# Impossible de retrouver un tuto pour démonter un imac



## Keikoku (2 Septembre 2012)

Bonjour,

il y a déjà beaucpoup de temps, j'avais croisé sur ce site un tutoriel pour ouvrir un imac.

Je ne le retrouve plus, il me semble que c'était un tuto offert par le site, et non le forum, mais peut-être que je me trompe.

J'ai fait pas mald e recherches dans l'archive du site et aussi par google, mais je ne trouve pas mon bohneur.

Quelqu'un pourrait-il m'aider?

Merci!


----------



## lepetitpiero (2 Septembre 2012)

hum surement un lien vers ifixit http://www.ifixit.com/Teardown/iMac-Intel-27-Inch/1236/1


----------



## melaure (4 Septembre 2012)

Oui enfin là c'est pour le 27", mais c'est le bon site avec des guides pour tous les Macs récents.


----------



## Keikoku (5 Septembre 2012)

Merci! C'est super de votre part! J'espère y arriver sans faire de merde...

@+!


----------



## Keikoku (12 Septembre 2012)

J'ai juste un souci assez important:

Dans le tuto, il y a différentes générations de 24 pouces. Comment savoir laquelle est la mienne?

Merci d'avance!

PS: C'est assez urgent, car je dois l'ouvrir aujourd'hui, et j'aurais besoin de plus de matos si c'est la version ou je dois oter la vitre :/


----------



## itOtO (13 Septembre 2012)

Il y a un petit utilitaire pour reconnaitre son Mac sur ifixit:
http://www.ifixit.com/Info/ID-your-Mac


----------



## Keikoku (13 Septembre 2012)

Merci toto


----------



## Keikoku (26 Septembre 2012)

J'ai un souci... j'ai eu beau regarder, je ne trouve rien.

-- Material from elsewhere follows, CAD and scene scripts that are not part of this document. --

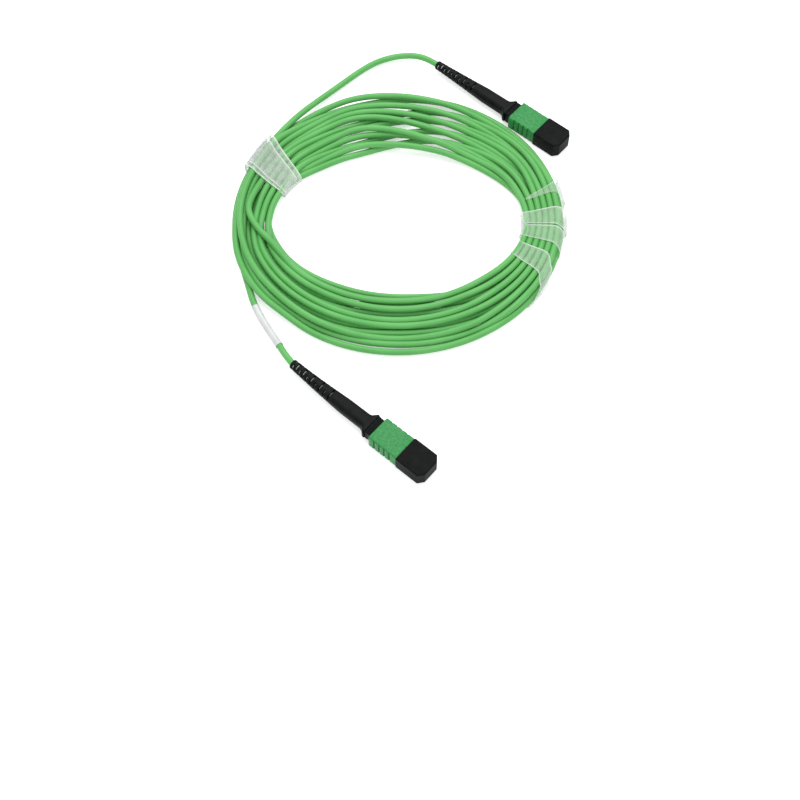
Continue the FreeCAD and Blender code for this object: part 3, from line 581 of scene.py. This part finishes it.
BOOT_LENGTH, BOOT_GAP = 0.0464, 0.00015
BOOT_SIDES, CORD_SIDES = 56, 32
SLOTS = {"Count": 10, "First": 0.0016, "Pitch": 0.0019, "Growth": 0.00006, "Width": 0.0008,
         "Web": 0.0013, "Reach": 0.008, "Turn": math.pi / 2}
# Distance behind the seat, half width, half height, and how round the section is.
BOOT_SHAPE = [(0.00015, 0.00532, 0.00297, 0.34), (0.0003, 0.00545, 0.0031, 0.32),
              (0.0010, 0.00545, 0.0031, 0.32), (0.0015, 0.00492, 0.00307, 0.36),
              (0.0022, 0.00425, 0.00304, 0.45), (0.0029, 0.00375, 0.00301, 0.55),
              (0.0040, 0.00355, 0.0030, 0.66), (0.0155, 0.00355, 0.0030, 0.72),
              (0.0390, 0.00245, 0.00245, 1.0), (0.0461, 0.0022, 0.0022, 1.0),
              (0.0463, 0.00213, 0.00213, 1.0), (0.0464, 0.0020, 0.0020, 1.0)]
# Distance behind the seat and radius of the bore, from the tail forward.
BOOT_BORE = [(0.0464, 0.00156), (0.0200, 0.00156), (0.0119, 0.00156), (0.01185, 0.0020),
             (0.0080, 0.0020), (0.00795, 0.00263), (0.00015, 0.00263)]
# Where the section is drawn besides the slots, as distances behind the seat.
BOOT_ROWS = (0.00015, 0.0002, 0.0003, 0.0006, 0.0010, 0.00125, 0.0015, 0.0018, 0.0022, 0.0025,
             0.0029, 0.0034, 0.0040, 0.0055, 0.0080, 0.0105, 0.0130, 0.0155, 0.0185, 0.0461,
             0.0463, 0.0464)
# The near boot is straight for this far behind the seat, and its tail leans aside by this much.
BOOT_STRAIGHT, BOOT_LEAN = 0.0155, 0.0008


def angles(count, first=0):
    """Even angles round a circle."""
    return [math.tau * (k + first) / count for k in range(count)]


def circle(x, y, z, radius, turns):
    """A ring of points across the connector's length."""
    return [Vector((x, y + radius * math.cos(a), z + radius * math.sin(a))) for a in turns]


def step(nodes, links, operation, *values):
    """One calculation in a tree. Each value is a number or another node's result."""
    made = nodes.new("ShaderNodeMath")
    made.operation = operation
    for socket, value in zip(made.inputs, values):
        if isinstance(value, (int, float)):
            socket.default_value = value
        else:
            links.new(value, socket)
    return made.outputs[0]


def empty_tree(name, sizes):
    """A tree that takes sizes and a material and gives a shape."""
    tree = bpy.data.node_groups.new(name, "GeometryNodeTree")
    tree.is_modifier = True
    for size in sizes:
        kind = "NodeSocketInt" if size == "Count" else "NodeSocketFloat"
        tree.interface.new_socket(size, in_out="INPUT", socket_type=kind)
    tree.interface.new_socket("Material", in_out="INPUT", socket_type="NodeSocketMaterial")
    tree.interface.new_socket("Geometry", in_out="OUTPUT", socket_type="NodeSocketGeometry")
    return tree


def hand_out(tree, given, shape):
    """Ends a tree: makes its shape real, gives it the material and hands it out."""
    solid, dressed, result = (tree.nodes.new(kind) for kind in (
        "GeometryNodeRealizeInstances", "GeometryNodeSetMaterial", "NodeGroupOutput"))
    tree.links.new(shape, solid.inputs[0])
    tree.links.new(solid.outputs[0], dressed.inputs["Geometry"])
    tree.links.new(given["Material"], dressed.inputs["Material"])
    tree.links.new(dressed.outputs[0], result.inputs[0])


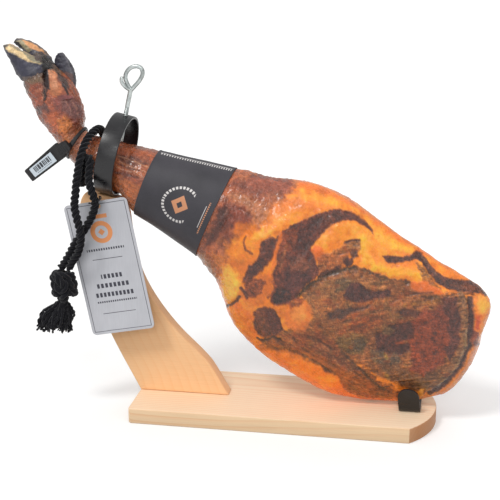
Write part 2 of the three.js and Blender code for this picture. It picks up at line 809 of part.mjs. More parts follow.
// ---------------------------------------------------------------- ankle seal
{
  const rows = [];
  const between = (u, out) => {
    const i = Math.floor(u),
      a = hamRing(i, HAM_SIDES, out),
      b = hamRing(i + 1, HAM_SIDES, out);
    return a.map((p, j) => p.clone().lerp(b[j], u - i));
  };
  const us = [10.05, 10.25, 10.45];
  const outer = us.map((u) => between(u, 2.6));
  const inner = us.map((u) => between(u, 0.6));
  add("seal_strap", loft(outer.concat(inner.reverse()), true), plastic);

  // The plate lies on a plane that faces the carved side. Its long edge runs
  // down and away from the ankle.
  const yPlate = -33;
  const s = new THREE.Shape();
  const P = [
    [-332, 316],
    [-320, 304],
    [-276, 338],
    [-287, 359],
  ];
  const dx = V(P[2][0] - P[1][0], 0, P[2][1] - P[1][1]).normalize();
  const dz = V(-dx.z, 0, dx.x);
  const o = V(-326, 0, 310);
  // Local axes: l along the plate, t across it.
  const L = (l, t) => [o.x + dx.x * l + dz.x * t, o.z + dx.z * l + dz.z * t];
  const path = [
    [0, -8.6],
    [55, -9.6],
    [58, -8.5],
    [58, 10.5],
    [55, 11.5],
    [0, 8.6],
    [-1, 7.6],
    [-1, -7.6],
  ].map(([l, t]) => L(l, t));
  path.forEach(([x, z], i) => (i ? s.lineTo(x, z) : s.moveTo(x, z)));
  s.closePath();
  const plate = solid(plateXZ(s, yPlate - 1.2, yPlate + 1.2));
  const box = new THREE.Shape();
  [
    [50, -7.5],
    [67, -6.5],
    [68, -5],
    [68, 6],
    [66.5, 7.5],
    [50, 9.5],
  ]
    .map(([l, t]) => L(l, t))
    .forEach(([x, z], i) => (i ? box.lineTo(x, z) : box.moveTo(x, z)));
  box.closePath();
  const lock = solid(plateXZ(box, yPlate - 4, yPlate + 4.2));
  add("seal_plate", fromSolid(plate.add(lock)), plastic);

  const st = new THREE.Shape();
  [
    [6, -6.2],
    [43, -6.8],
    [43, 6.8],
    [6, 6.2],
  ]
    .map(([l, t]) => L(l, t))
    .forEach(([x, z], i) => (i ? st.lineTo(x, z) : st.moveTo(x, z)));
  st.closePath();
  add("seal_sticker", plateXZ(st, yPlate - 2.0, yPlate - 1.5), label);
}

export default group;
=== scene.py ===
# A whole cured pork shoulder in its wooden carving stand, as a Blender scene.
# Lengths in the tables are millimetres in the part's frame; objects are in metres.
import math
import bpy
import bmesh
import numpy as np
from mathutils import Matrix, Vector


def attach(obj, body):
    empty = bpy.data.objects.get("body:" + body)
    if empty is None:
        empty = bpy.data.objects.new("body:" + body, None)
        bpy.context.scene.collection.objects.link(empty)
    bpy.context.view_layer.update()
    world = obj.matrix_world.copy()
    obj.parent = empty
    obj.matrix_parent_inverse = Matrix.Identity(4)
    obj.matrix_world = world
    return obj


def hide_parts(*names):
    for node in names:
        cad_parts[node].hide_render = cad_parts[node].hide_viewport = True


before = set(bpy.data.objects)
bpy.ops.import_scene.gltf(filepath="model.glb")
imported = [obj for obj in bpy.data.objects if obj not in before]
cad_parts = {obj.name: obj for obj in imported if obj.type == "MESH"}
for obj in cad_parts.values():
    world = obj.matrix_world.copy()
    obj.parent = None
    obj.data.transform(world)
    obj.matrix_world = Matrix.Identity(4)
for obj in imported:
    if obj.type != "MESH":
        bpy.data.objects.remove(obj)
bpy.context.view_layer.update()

scene = bpy.context.scene


# =============================================================== numpy helpers
def unit(v):
    v = np.asarray(v, float)
    n = np.linalg.norm(v, axis=-1, keepdims=True)
    return v / np.where(n < 1e-12, 1, n)


def smooth(a, b, x):
    t = np.clip((np.asarray(x, float) - a) / (b - a), 0, 1)
    return t * t * (3 - 2 * t)


def _hash(ix, iy, iz, seed):
    h = (ix * 374761393 + iy * 668265263 + iz * 1440662683 + seed * 974634777) & 0xFFFFFFFF
    h = ((h ^ (h >> 13)) * 1274126177) & 0xFFFFFFFF
    h = ((h ^ (h >> 16)) * 2246822519) & 0xFFFFFFFF
    return ((h ^ (h >> 15)) & 0xFFFFFF) / float(0xFFFFFF)


def vnoise(p, seed=0):
    """Value noise in -1..1 at the rows of p."""
    i = np.floor(p).astype(np.int64)
    f = p - i
    f = f * f * f * (f * (f * 6 - 15) + 10)
    out = np.zeros(len(p))
    for dx in (0, 1):
        for dy in (0, 1):
            for dz in (0, 1):
                w = (
                    (f[:, 0] if dx else 1 - f[:, 0])
                    * (f[:, 1] if dy else 1 - f[:, 1])
                    * (f[:, 2] if dz else 1 - f[:, 2])
                )
                out += w * _hash(i[:, 0] + dx, i[:, 1] + dy, i[:, 2] + dz, seed)
    return out * 2 - 1


def fbm(p, scale, octaves=4, seed=0, gain=0.5):
    p = np.asarray(p, float) / scale
    a, s, t = 1.0, 0.0, 0.0
    for k in range(octaves):
        s = s + a * vnoise(p + 17.3 * k, seed + 7 * k)
        t += a
        a *= gain
        p = p * 2.03
    return s / t * 1.6


def catmull(points, n, closed=False, alpha=0.5):
    """n points evenly spaced along a centripetal Catmull-Rom curve."""
    P = [np.asarray(p, float) for p in points]
    m = len(P)
    segs = m if closed else m - 1
    fine = []
    per = max(8, int(4 * n / segs))
    for i in range(segs):
        if closed:
            a, b, c, d = P[(i - 1) % m], P[i], P[(i + 1) % m], P[(i + 2) % m]
        else:
            b, c = P[i], P[i + 1]
            a = P[i - 1] if i else b + (b - c)
            d = P[i + 2] if i + 2 < m else c + (c - b)
        t0 = 0.0
        t1 = t0 + max(np.linalg.norm(b - a), 1e-6) ** alpha
        t2 = t1 + max(np.linalg.norm(c - b), 1e-6) ** alpha
        t3 = t2 + max(np.linalg.norm(d - c), 1e-6) ** alpha
        for k in range(per):
            t = t1 + (t2 - t1) * k / per
            A1 = (t1 - t) / (t1 - t0) * a + (t - t0) / (t1 - t0) * b
            A2 = (t2 - t) / (t2 - t1) * b + (t - t1) / (t2 - t1) * c
            A3 = (t3 - t) / (t3 - t2) * c + (t - t2) / (t3 - t2) * d
            B1 = (t2 - t) / (t2 - t0) * A1 + (t - t0) / (t2 - t0) * A2
            B2 = (t3 - t) / (t3 - t1) * A2 + (t - t1) / (t3 - t1) * A3
            fine.append((t2 - t) / (t2 - t1) * B1 + (t - t1) / (t2 - t1) * B2)
    fine.append(P[0] if closed else P[-1])
    fine = np.array(fine)
    d = np.r_[0, np.cumsum(np.linalg.norm(np.diff(fine, axis=0), axis=1))]
    u = np.linspace(0, d[-1], n + 1 if closed else n)
    out = np.stack([np.interp(u, d, fine[:, k]) for k in range(3)], 1)
    return out[:-1] if closed else out


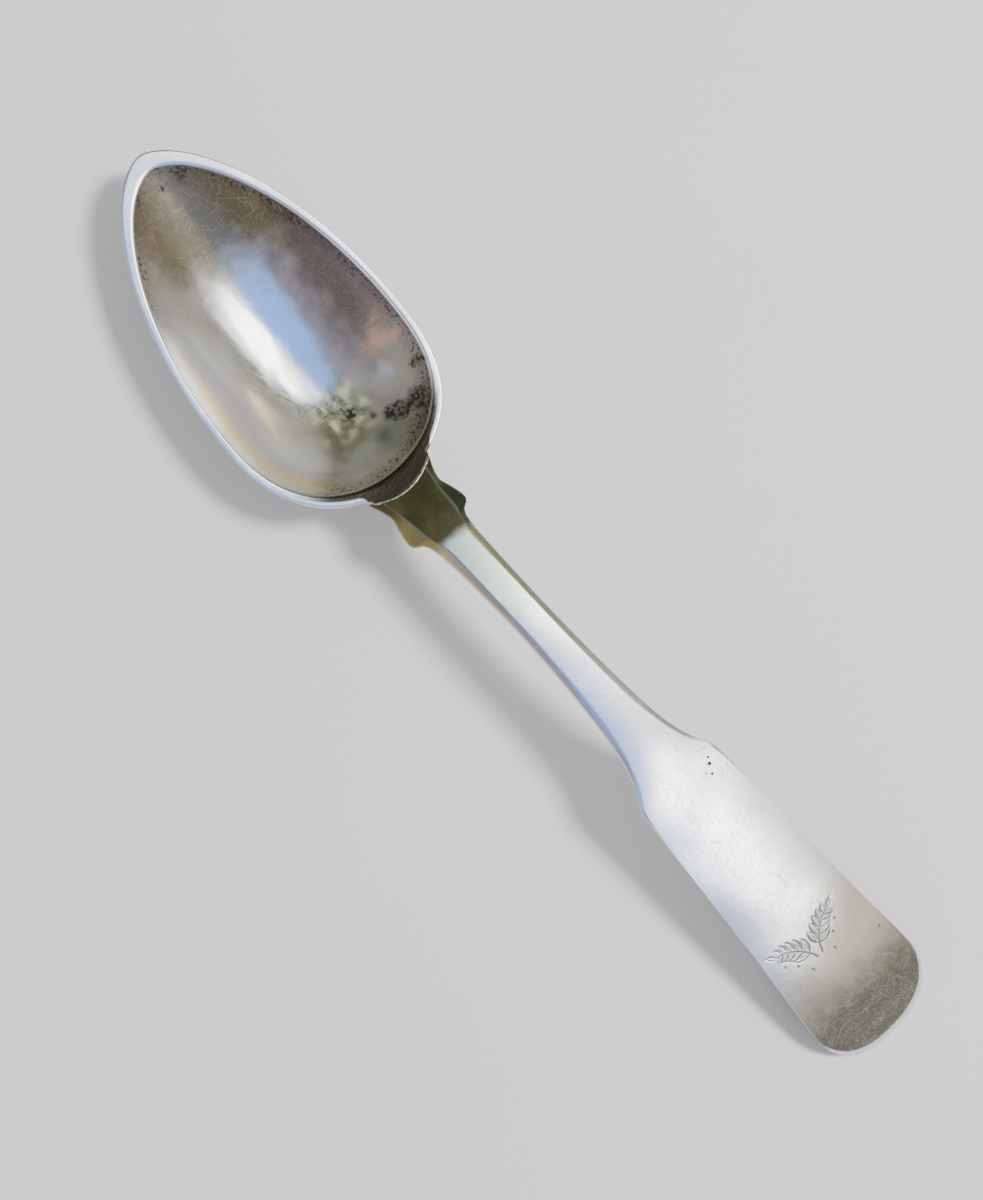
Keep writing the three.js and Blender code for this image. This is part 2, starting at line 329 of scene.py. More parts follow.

J'ai un numero de modèle: A1312 mais ça ne semble pas correspondre aux imac intel

EDIT:

Ok je crois que j'ai trouvé désolé -.- (boulet spotted)


----------



## r e m y (27 Septembre 2012)

Keikoku a dit:


> ... C'est assez urgent, car je dois l'ouvrir aujourd'hui, et j'aurais besoin de plus de matos si c'est la version ou je dois oter la vitre :/


 
Si c'est un modèle d'iMac en aluminium, tu dois obligatoirement enlever la vitre avec une ventouse


----------



## melaure (27 Septembre 2012)

r e m y a dit:


> Si c'est un modèle d'iMac en aluminium, tu dois obligatoirement enlever la vitre avec une ventouse



Oui bon courage !


----------